Assembly line IT

analysis
Mar 12, 20043 mins

Outsourcing offshore won’t garner the creativity or ideas that will help your enterprise flourish

Last week, I offered my perspective on the reasons for offshoring’s rise to prominence. But if creating and keeping high tech jobs in the United States is the goal, IT’s culture needs to change. We need to rebuild a high-tech workforce that gives a damn beyond the project at hand.

There are two popular approaches making the rounds for keeping jobs here in America. One is patriotism. U.S. companies should not be hiring non-U.S. workers when so many people need jobs. That will be the rallying cry of some politicians in this election year. Personal hardship and economic impact should be shapers of trade policy. The second approach addresses individuals. My colleagues tell me that each of us has to become the outsourcer, lest we become the outsourced.

Sign up for one of these options, but realize that they solve nothing. A solution that assumes outsourcing is a new idea is bound to fail.

We were outsourcing like crazy during the ’90s. Big consultancies took over responsibility for needs analysis, software development, and operations from companies that were growing too fast to pay attention to such details. Consultants supplied by body shops and foreign nationals working under H-1B visas provided a sort of internal outsourcing for companies with more work than regular employees could handle. Many full-time employees were themselves outsourced assets, as their goal was either to leave for a startup or get a raise by quitting.

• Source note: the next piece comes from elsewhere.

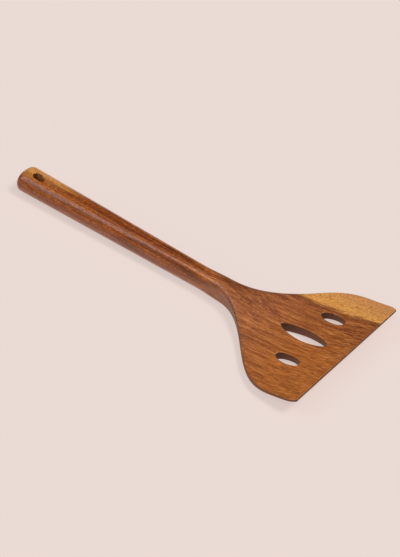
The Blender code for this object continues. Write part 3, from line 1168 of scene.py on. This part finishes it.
@dataclass(frozen=True)
class Lamp:
    """A soft far lamp: where it stands, seen from the spatula, how wide it looks and how strong it is.

    Angles are in degrees, and the azimuth is from +X towards +Y. The light is parallel, so the distance
    only places the lamp.
    """

    name: str
    azimuth: float
    elevation: float
    spread: float
    strength: float
    colour: tuple[float, float, float] = (1.0, 1.0, 1.0)
    distance: float = 2.0

    def build(self) -> bpy.types.Object:
        """Make the lamp and turn it towards the spatula.

        Returns:
            The lamp.
        """
        light = bpy.data.lights.new(self.name, "SUN")
        light.energy = self.strength
        light.angle = math.radians(self.spread)
        light.color = self.colour
        lamp = bpy.data.objects.new(self.name, light)
        az, el = math.radians(self.azimuth), math.radians(self.elevation)
        towards = Vector((math.cos(el) * math.cos(az), math.cos(el) * math.sin(az), math.sin(el)))
        lamp.location = towards * self.distance
        lamp.rotation_euler = towards.to_track_quat("Z", "Y").to_euler()
        bpy.context.scene.collection.objects.link(lamp)
        return lamp


@dataclass(frozen=True)
class Studio:
    """Floor, lamps, surrounding light and the camera."""

    floor: PaleFloor = field(default_factory=PaleFloor)
    lamps: tuple[Lamp, ...] = (
        Lamp("side window", azimuth=20.0, elevation=58.0, spread=18.0, strength=1.95),
        Lamp("camera softbox", azimuth=-52.0, elevation=46.0, spread=50.0, strength=0.30,
             colour=(0.84, 1.0, 1.16)),
        Lamp("fill panel", azimuth=-140.0, elevation=49.5, spread=26.0, strength=0.40,
             colour=(0.80, 1.0, 1.26)))
    surround: Colour = (1.0, 0.985, 0.975, 1.0)
    surround_strength: float = 0.45
    surround_middle: float = 0.30
    surround_rise: float = 0.55
    surround_slope: float = -0.45
    target: tuple[float, float, float] = (0.01565, 0.00561, 0.0)
    camera_turn: float = 39.894
    camera_elevation: float = 42.831
    camera_distance: float = 1.4215
    focal_pixels: float = 2000.0
    photo_height: float = 557.0
    film_height: float = 36.0
    clip: tuple[float, float] = (0.01, 20.0)

    def light(self) -> None:
        """Place the lamps, and fill the surroundings with pale light that is weaker at the back.

        The surroundings' strength in a direction is the middle share, plus the rise times the
        direction's z, plus the slope times its y, not below zero. The camera itself sees the floor's
        plain colour there.
        """
        for lamp in self.lamps:
            lamp.build()
        world = bpy.data.worlds.new("studio surround")
        bpy.context.scene.world = world
        bench = NodeBench(world)
        _, towards_y, towards_z = bench.split(bench.add("ShaderNodeTexCoord").outputs["Generated"])
        share = bench.math("MULTIPLY_ADD", towards_y, self.surround_slope, self.surround_middle)
        share = bench.math("MULTIPLY_ADD", towards_z, self.surround_rise, share)
        strength = bench.times(bench.math("MAXIMUM", share, 0.0), self.surround_strength)
        fill, plain = bench.add("ShaderNodeBackground"), bench.add("ShaderNodeBackground")
        bench.feed(fill, "Color", self.surround)
        bench.feed(fill, "Strength", strength)
        bench.feed(plain, "Color", self.floor.colour)
        to_camera = bench.add("ShaderNodeLightPath").outputs["Is Camera Ray"]
        both = bench.blend(to_camera, fill.outputs[0], plain.outputs[0])
        bench.feed(bench.add("ShaderNodeOutputWorld"), "Surface", both)

    def frame_photo(self) -> bpy.types.Object:
        """Stand the camera where the photograph was taken from.

        The camera looks at the target from the camera distance. Its horizontal bearing is the camera
        turn, measured from -Y towards +X, and its right-hand side is level. The lens is the focal
        length in pixels, brought from the photograph's height to the film's.

        Returns:
            The camera.
        """
        turn, tilt = math.radians(self.camera_turn), math.radians(self.camera_elevation)
        right = Vector((math.cos(turn), math.sin(turn), 0.0))
        back = Vector((math.cos(tilt) * math.sin(turn), -math.cos(tilt) * math.cos(turn), math.sin(tilt)))
        up = back.cross(right)
        lens = bpy.data.cameras.new("photo camera")
        lens.sensor_fit = "AUTO"
        lens.sensor_width = self.film_height
        lens.lens = self.focal_pixels * self.film_height / self.photo_height
        lens.clip_start, lens.clip_end = self.clip
        camera = bpy.data.objects.new("photo camera", lens)
        eye = Vector(self.target) + back * self.camera_distance
        camera.matrix_world = Matrix.Translation(eye) @ Matrix((right, up, back)).transposed().to_4x4()
        bpy.context.scene.collection.objects.link(camera)
        bpy.context.scene.camera = camera
        return camera

    def build(self) -> None:
        """Set the whole studio."""
        self.floor.build()
        self.light()
        self.frame_photo()
        bpy.context.scene.view_settings.view_transform = "Standard"


def corners(box: Any) -> list[list[float]]:
    """A box's two corners as plain numbers."""
    return [[float(value) for value in corner] for corner in box]


def main() -> None:
    """Build the spatula and its studio."""
    logging.basicConfig(level=logging.INFO, format="%(name)s: %(message)s")
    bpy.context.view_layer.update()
    Spatula().build()
    Studio().build()


if __name__ == "__main__":
    main()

All outsourcing shares one major characteristic: A worker in a temporary role has little incentive to innovate, invent, or create. This is spirit, blood, and emotion, gifts we bring to work only under rare conditions. During the ’90s, IT set aside its position as a hotbed for collaboration, new ideas, and individual achievement. All of those workers with temporary mind-sets reduced what used to be engaging, knowledge-expanding jobs to fixed stations on an assembly line. A generic Java programmer with x years of experience stands here. It doesn’t matter whether that programmer is

full-time, contracted, brought in on a visa, or part of a consulting team.

If we want to reduce the need for outsourcing, we have to agree that the mass production approach to IT did not work. You can hit every milestone on a project plan and get a beautifully documented execution of the original specification. And the thing will run like a well-oiled machine. A machine that never breaks or makes noise. A machine that will never do anything it wasn’t designed to do.

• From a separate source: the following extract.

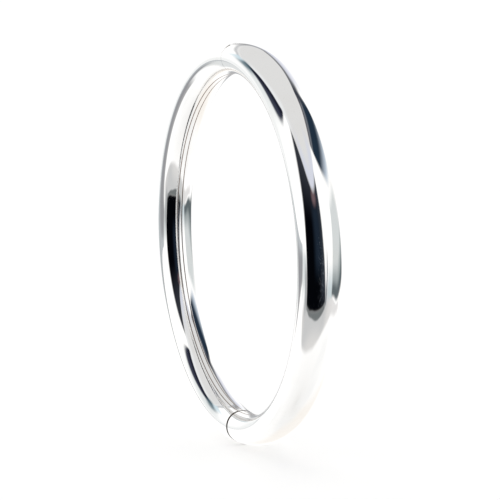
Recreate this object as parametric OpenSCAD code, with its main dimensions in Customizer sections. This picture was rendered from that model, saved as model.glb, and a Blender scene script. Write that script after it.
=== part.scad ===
// Hinged bangle bracelet in polished silver: two hollow half hoops, a five-knuckle
// hinge at the top and a box catch with a sprung tongue and a thumb tab at the bottom.
// The hoop stands upright: its axis runs along Y, and the origin is its centre.

/* [Hoop] */
// Diameter of the wrist opening, across the flat inner band
inner_d = 60; // [54:1:68]
// Width of the hoop along its axis
band_w = 7; // [6.8:0.1:8]
// Thickness of the hoop, from the inner band to the crown
band_t = 5.3; // [5.2:0.1:6]
// Wall of the drawn silver tube
wall = 0.6; // [0.45:0.05:0.65]
// Width of the strip that closes the tube on its inner side
strip_w = 0.9; // [0.8:0.1:2]

/* [Hinge] */
// Direction of the hinge seen along the axis, from +X towards +Z
hinge_a = 81; // [80:0.5:92]
// Outer radius of the hinge knuckles
knuckle_r = 1.0; // [0.9:0.05:1.1]
// Radius of the hinge pin
pin_r = 0.5; // [0.4:0.05:0.5]
// Length of the whole row of five knuckles
knuckles_l = 3.6; // [3:0.1:3.8]

/* [Catch] */
// Direction of the catch seam seen along the axis, from +X towards +Z
clasp_a = 271.5; // [268:0.5:273]
// Slant of the catch seam from the radial direction
seam_tilt = 30; // [20:1:32]
// Gap between the two rims at the catch seam
seam_gap = 0.3; // [0.2:0.05:0.4]
// Width of the sprung tongue
tongue_w = 3.0; // [2.6:0.1:3.2]
// Thickness of the end plates
plate_t = 0.5; // [0.4:0.05:0.5]

/* [Hidden] */
fine = 240;
ri = inner_d/2;              // inner band
ro = ri + band_t;            // crown
rm = ri + band_t*0.5377;     // widest point of the section
ai = rm - ri + 0.12;         // inner half axis, clipped flat at the inner band
ao = ro - rm;                // outer half axis
hw = band_w/2;
e_out = 2;                   // 2 is a plain oval on the crown side
e_in = 2;                    // and on the wrist side
rh = ro - knuckle_r;         // hinge axis, so that the knuckles are flush with the crown
kn_pitch = knuckles_l/5;
kn_gap = 0.04;
swing_gap = 0.12;            // room round a knuckle in the half that turns past it
pin_fit = 0.03;              // radial running clearance of the pin
hinge_face = 0.05;           // each rim stands back from the hinge plane by this angle
block_a = 4.2;               // length of the hinge blocks, as an angle
path_a = 5.4;                // the tongue leaves along the arc about the hinge
leaf_g = 0.15;
base_lo = -0.82;
base_t = 0.35;
leaf_t = 0.30;
bead_r = 0.40;
bead_v = base_lo + bead_r;
bead_w = -5.3;
leaf_lo = base_lo + base_t + leaf_g;
leaf_hi = leaf_lo + leaf_t;
step_hi = 0.45;
lip_v = 0.55;                // upper edge of the mouth, which holds the raised leaf
mouth_lo = -0.95;
notch_z = 1.15;
notch_v = ao - wall - 0.3;
silver = [0.86, 0.87, 0.88];
bright = [0.93, 0.93, 0.94];
dark = [0.62, 0.63, 0.65];

// section of the hoop, o inside the outer surface
function sgn(x) = x < 0 ? -1 : 1;
function section(o, n = 72) = [for (i = [0:n - 1])
    let (t = 360*(i + 0.5)/n, c = cos(t), s = sin(t),
         e = c >= 0 ? e_out : e_in, a = (c >= 0 ? ao : ai) - o,
         x = rm + a*sgn(c)*pow(abs(c), 2/e), y = (hw - o)*sgn(s)*pow(abs(s), 2/e))
    [max(x, ri + o), y]];

// X towards the crown, Y along the hoop and Z along its axis, turned upright
module upright() rotate([90, 0, 0]) children();
module arc(a0, a1) rotate([0, 0, a0]) rotate_extrude(angle = a1 - a0, $fn = fine) children();
module at_hinge() rotate([0, 0, hinge_a]) translate([rh, 0, 0]) children();
// X outwards, Y the way the tongue leaves
module at_catch() rotate([0, 0, clasp_a]) translate([rm, 0, 0]) rotate([0, 0, -path_a]) children();
module at_seam() rotate([0, 0, clasp_a]) translate([rm, 0, 0]) rotate([0, 0, seam_tilt]) children();
// the space on one side of the catch seam, from d off its middle
module past_seam(side, d) at_seam() translate([-9, side > 0 ? d : -d - 14, -6]) cube([18, 14, 12]);

// a = 0: knuckles 1, 3 and 5 belong to this half; a = 1: knuckles 2 and 4
module hinge_pockets(a) at_hinge() {
    for (k = [0:4])
        translate([0, 0, -knuckles_l/2 + k*kn_pitch])
            cylinder(r = k % 2 == a ? knuckle_r : knuckle_r + swing_gap, h = kn_pitch, $fn = 64);
    // past the row each rim is filed back by half the swing
    for (s = [0, 1]) mirror([0, 0, s]) translate([0, 0, knuckles_l/2 - (a == 0 ? 0 : 0.01)])
        linear_extrude(2.5) polygon([[-0.12, 0], [1.4, -0.77], [1.4, 0.77]]);
}

module tube_section() difference() {
    polygon(section(0));
    polygon(section(wall));
    translate([ri - 1, -strip_w/2]) square([1 + wall + 0.05, strip_w]);
}
module strip_section() translate([ri, -strip_w/2 + 0.015]) square([wall, strip_w - 0.03]);
module cavity_section() polygon(section(wall));
module notch() at_catch() translate([notch_v, -2.35, -notch_z]) cube([4, 8, 2*notch_z]);

module shell_catch_half() color(silver) upright() difference() {
    arc(hinge_a + hinge_face, clasp_a + 9) tube_section();
    hinge_pockets(0);
    past_seam(1, -seam_gap/2);
    notch();
}
module strip_catch_half() color(bright) upright() difference() {
    arc(hinge_a + hinge_face, clasp_a + 9) strip_section();
    past_seam(1, -seam_gap/2);
}
module hinge_block_catch_half() color(dark) upright() difference() {
    arc(hinge_a + hinge_face, hinge_a + block_a) cavity_section();
    hinge_pockets(0);
}
module shell_tongue_half() color(silver) upright() difference() {
    arc(clasp_a - 9, hinge_a + 360 - hinge_face) tube_section();
    hinge_pockets(1);
    past_seam(-1, -seam_gap/2);
}
module strip_tongue_half() color(bright) upright() difference() {
    arc(clasp_a - 9, hinge_a + 360 - hinge_face) strip_section();
    past_seam(-1, -seam_gap/2);
}
module hinge_block_tongue_half() color(dark) upright() difference() {
    arc(hinge_a - block_a, hinge_a - hinge_face) cavity_section();
    hinge_pockets(1);
}

// a knuckle is a short tube, filed flush with the crown
module knuckle(k, bore) color(silver) upright() difference() {
    intersection() {
        at_hinge() translate([0, 0, -knuckles_l/2 + (k - 1)*kn_pitch + kn_gap/2])
            cylinder(r = knuckle_r, h = kn_pitch - kn_gap, $fn = 64);
        arc(hinge_a - 5, hinge_a + 5) polygon(section(0));
    }
    at_hinge() translate([0, 0, -5]) cylinder(r = bore, h = 10, $fn = 48);
}
module knuckle_1() knuckle(1, pin_r);
module knuckle_3() knuckle(3, pin_r);
module knuckle_5() knuckle(5, pin_r);
module knuckle_2() knuckle(2, pin_r + pin_fit);
module knuckle_4() knuckle(4, pin_r + pin_fit);
module hinge_pin() color(dark) upright() at_hinge()
    translate([0, 0, -knuckles_l/2 + 0.05]) cylinder(r = pin_r, h = knuckles_l - 0.1, $fn = 48);

// the plate that closes the catch half: a wide mouth, and a narrow slot for the tab's stem
module mouth_plate() color(bright) upright() difference() {
    intersection() {
        arc(clasp_a - 12, clasp_a + 12) cavity_section();
        at_seam() translate([-5, -seam_gap/2 - plate_t, -5]) cube([10, plate_t, 10]);
    }
    at_catch() translate([mouth_lo, -4, -tongue_w/2 - 0.15]) cube([lip_v - mouth_lo, 8, tongue_w + 0.3]);
    at_catch() translate([0, -4, -0.8]) cube([4, 8, 1.6]);
    notch();
}
module catch_box() color(dark) upright() difference() {
    at_catch() difference() {
        translate([mouth_lo - 0.35, -6.5, -tongue_w/2 - 0.45]) cube([2.55, 7, tongue_w + 0.9]);
        translate([mouth_lo, -6.2, -tongue_w/2 - 0.15]) cube([1.9, 8, tongue_w + 0.3]);
        translate([0.5, -1.7, -0.8]) cube([3, 5, 1.6]);
    }
    past_seam(1, -seam_gap/2 - plate_t);
}
module tongue_plate() color(bright) upright() difference() {
    intersection() {
        arc(clasp_a - 12, clasp_a + 12) cavity_section();
        at_seam() translate([-5, seam_gap/2, -5]) cube([10, plate_t, 10]);
    }
    at_catch() translate([base_lo, -3, -tongue_w/2]) cube([base_t, 8, tongue_w]);
}
// lower leaf of the folded tongue, with the bead of the fold at its tip
module tongue_base() color(bright) upright() at_catch() {
    translate([base_lo, bead_w, -tongue_w/2]) cube([base_t, 3 - bead_w, tongue_w]);
    translate([bead_v, bead_w, -tongue_w/2]) cylinder(r = bead_r, h = tongue_w, $fn = 48);
}
// upper leaf, drawn pressed down: it turns about the fold and catches behind the mouth plate
module spring_leaf() color(bright) upright() at_catch() difference() {
    translate([0, 0, -tongue_w/2]) linear_extrude(tongue_w) polygon([
        [leaf_lo, bead_w], [leaf_hi, bead_w], [leaf_hi, -1.45], [step_hi, -1.30],
        [step_hi, -0.62], [leaf_lo, -1.15]]);
    translate([bead_v, bead_w, -5]) cylinder(r = bead_r + pin_fit, h = 10, $fn = 48);
}
// stem and grooved thumb pad, filed to the line of the crown
module thumb_tab() color(silver) upright() difference() {
    intersection() {
        at_catch() {
            translate([step_hi, -1.25, -0.6]) cube([notch_v + 0.3 - step_hi, 0.6, 1.2]);
            translate([notch_v + 0.25, -1.9, -1]) cube([2, 2.75, 2]);
        }
        arc(clasp_a - 8, clasp_a + 8) polygon(section(0));
    }
    at_catch() for (i = [0:3]) translate([ao - 0.08, -1.45 + i*0.6, -2]) cube([1, 0.22, 4]);
}

shell_catch_half();
strip_catch_half();
hinge_block_catch_half();
knuckle_1();
knuckle_3();
knuckle_5();
hinge_pin();
mouth_plate();
catch_box();
shell_tongue_half();
strip_tongue_half();
hinge_block_tongue_half();
knuckle_2();
knuckle_4();
tongue_plate();
tongue_base();
spring_leaf();
thumb_tab();
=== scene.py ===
import math

import bmesh
import bpy
import numpy as np
from mathutils import Matrix, Vector
from mathutils.bvhtree import BVHTree


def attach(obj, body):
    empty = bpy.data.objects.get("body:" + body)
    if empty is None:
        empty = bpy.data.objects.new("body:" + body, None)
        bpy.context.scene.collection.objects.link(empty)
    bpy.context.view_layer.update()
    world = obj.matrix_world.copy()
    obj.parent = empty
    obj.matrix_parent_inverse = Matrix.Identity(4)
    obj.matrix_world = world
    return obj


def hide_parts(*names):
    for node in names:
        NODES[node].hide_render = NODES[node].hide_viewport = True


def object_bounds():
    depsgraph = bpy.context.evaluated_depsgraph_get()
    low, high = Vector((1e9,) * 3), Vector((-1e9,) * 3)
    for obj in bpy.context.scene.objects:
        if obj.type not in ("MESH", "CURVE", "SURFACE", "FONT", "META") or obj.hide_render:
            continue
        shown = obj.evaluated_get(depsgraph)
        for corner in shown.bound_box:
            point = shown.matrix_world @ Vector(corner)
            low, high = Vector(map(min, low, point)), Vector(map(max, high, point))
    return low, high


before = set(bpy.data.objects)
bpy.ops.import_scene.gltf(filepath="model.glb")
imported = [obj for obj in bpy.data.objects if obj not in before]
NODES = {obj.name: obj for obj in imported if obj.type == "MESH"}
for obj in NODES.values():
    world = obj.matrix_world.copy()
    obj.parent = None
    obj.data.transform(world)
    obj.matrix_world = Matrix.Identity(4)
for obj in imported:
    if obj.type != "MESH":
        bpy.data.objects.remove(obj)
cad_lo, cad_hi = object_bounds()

scene = bpy.context.scene
rad = math.radians
MM = 0.001

# ---------------------------------------------------------------- the hoop's own figures, as in part.scad (mm)
RI, RO = 30.0, 35.3
RM = RI + 5.3 * 0.5377
AI, AO, HW = RM - RI + 0.12, RO - RM, 3.5
WALL, STRIP_W = 0.6, 0.9
HINGE_A, FACE, RH = 81.0, 0.05, RO - 1.0
KN_R, KN_L, SWING = 1.0, 3.6, 0.12
PITCH = KN_L / 5
CLASP_A, PATH_A, TILT, GAP = 271.5, 5.4, 30.0, 0.3
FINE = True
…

And that is exactly what you get when you outsource. A gang of very talented people will descend onto the project, execute it, and depart for the next job. Their responsibility is to fix whatever might break. But with no sense of emotional investment, no loyalty beyond this week’s paycheck, no worker will speak up about a great idea that would make your solution work better. Those ideas are everywhere, but in outsourcing, a great idea is probably something to sell to another client.

IT is not manufacturing. Contrary to the popular model, truly effective development, management, and administration require imagination and a willingness to take risks. If you want to solve the outsourcing problem, employers and workers must meet halfway to dismantle this insane notion of interchangeable parts and an emotionless approach to work.